The Science of Prediction
Predictive modelling is concerned with finding a function that optimally maps input data to a given output with the goal of making accurate predictions — this principle underpins time series forecasting, where historical data is analysed to identify patterns and predict future outcomes.
At its core lies the concept of the data-generating process (DGP), which refers to the underlying mechanism that produces the observed data. By understanding the DGP, businesses can develop more accurate models to leverage trends, seasonal behaviours, and other time-related insights. From planning inventory to anticipating economic shifts, this technique provides a structured framework for addressing uncertainty in dynamic environments (Hyndman & Athanasopoulos, 2021).
Methodology
Our forecasting methodology integrates both machine learning models and statistical methods to extract meaningful insights from time series data. Statistical methods, such as ARIMA and exponential smoothing, are particularly effective for identifying trends, seasonality, and random fluctuations, allowing us to build robust mathematical models. Machine learning models, on the other hand, excel at capturing complex, non-linear relationships in the data. By combining these approaches, we develop flexible predictive models that accurately project temporal patterns into the future (Makridakis et al., 2020).
This foundation is further enhanced by advanced feature engineering, incorporating external factors such as macroeconomic indicators (e.g., GDP, interest rates, CPI), social media sentiment and themes, competitor actions, customer demographics, and proprietary datasets. These external influences refine the models by accounting for variables beyond the historical data, further improving forecast accuracy (Petropoulos et al., 2022).
Ensemble Methods
Building on these principles, we leverage ensemble forecasting techniques to develop robust predictive models. Ensemble methods combine multiple forecasts to enhance accuracy and reliability by utilising the strengths of individual approaches (Oliveira, 2015).
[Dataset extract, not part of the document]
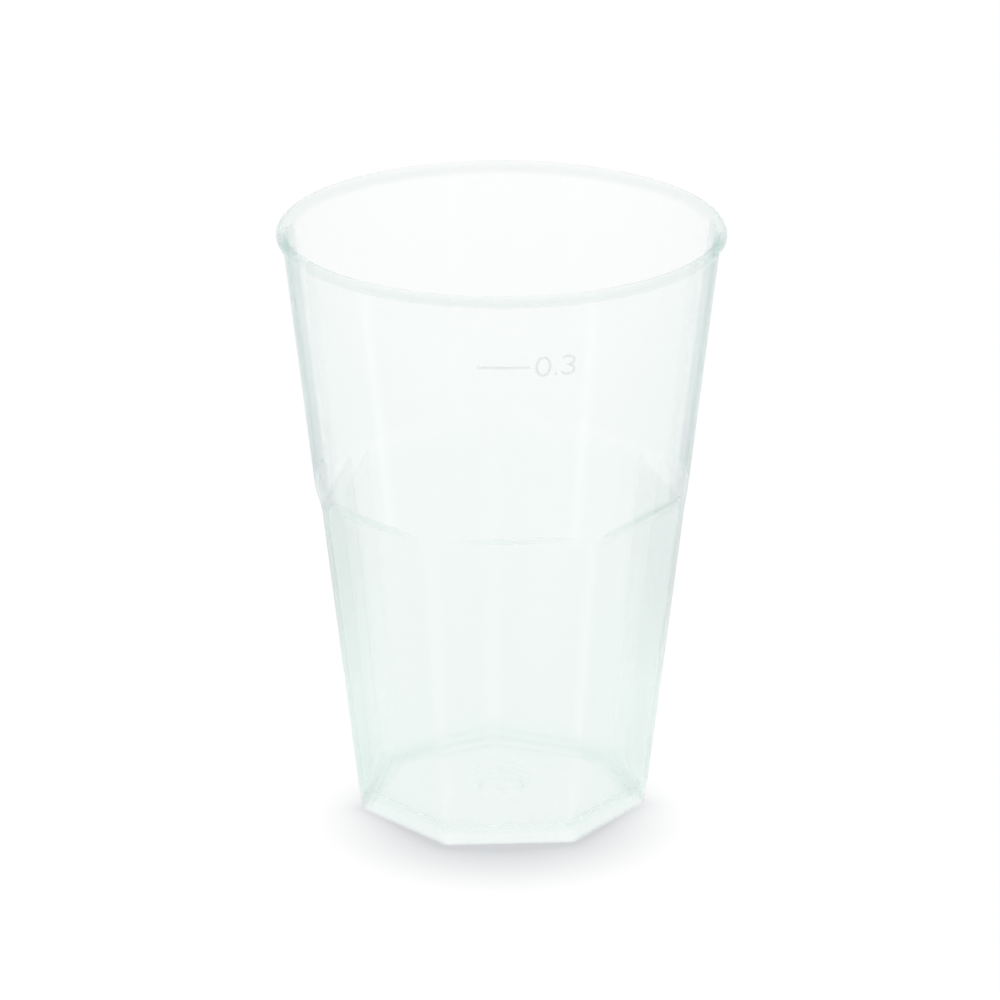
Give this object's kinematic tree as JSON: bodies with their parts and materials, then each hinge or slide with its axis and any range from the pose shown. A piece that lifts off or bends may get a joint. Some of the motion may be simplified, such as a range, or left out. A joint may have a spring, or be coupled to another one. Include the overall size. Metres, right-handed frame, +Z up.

This multi-faceted methodology enables machine learning to automatically identify complex relationships between time series behaviour and exogenous variables (e.g. macroeconomic indicators), maintaining robustness against market noise while ensuring precise estimation of both short-term fluctuations and long-term trends.
Conformal Prediction
To ensure reliability, we employ conformal prediction, a method that provides dynamic confidence intervals, ensuring that forecast ranges align with specified confidence levels. For example, in demand forecasting, conformal prediction not only highlights the most likely outcomes but also offers a clear range of possibilities, empowering decision-makers with actionable insights (Vovk, Gammerman, & Shafer, 2022).
Model Validation
Ensuring the robustness and generalisability of our models is central to our methodology. To achieve this, we rigorously evaluate performance against holdout datasets, which simulate real-world conditions by testing the models on unseen data. This validation step helps us prevent model overfitting and ensures the reliability of our forecasts when applied to practical scenarios (Hyndman & Athanasopoulos, 2021; Petropoulos et al., 2022).
By combining statistical rigor, machine learning innovation, ensemble forecasting, and conformal prediction, our models transform uncertainty into quantifiable probabilities, enabling you to Predict, Plan, and Act with confidence.
References
Hyndman, R. J., & Athanasopoulos, G. (2021). Forecasting: Principles and practice (3rd ed.). OTexts.
Makridakis, S., Spiliotis, E., & Assimakopoulos, V. (2020). The M5 competition: Results, findings, and conclusions. International Journal of Forecasting, 36(1), 54-74.
Oliveira, M. (2015). Ensembles for time series forecasting. JMLR: Workshop and Conference Proceedings, 39, 360–370.
Petropoulos, F., Apiletti, D., Assimakopoulos, V., Babai, M. Z., Barrow, D. K., & others. (2022). Forecasting: Theory and practice. International Journal of Forecasting, 38(3), 705-871.
Vovk, V., Gammerman, A., & Shafer, G. (2022). Algorithmic learning in a random world (2nd ed.). Springer.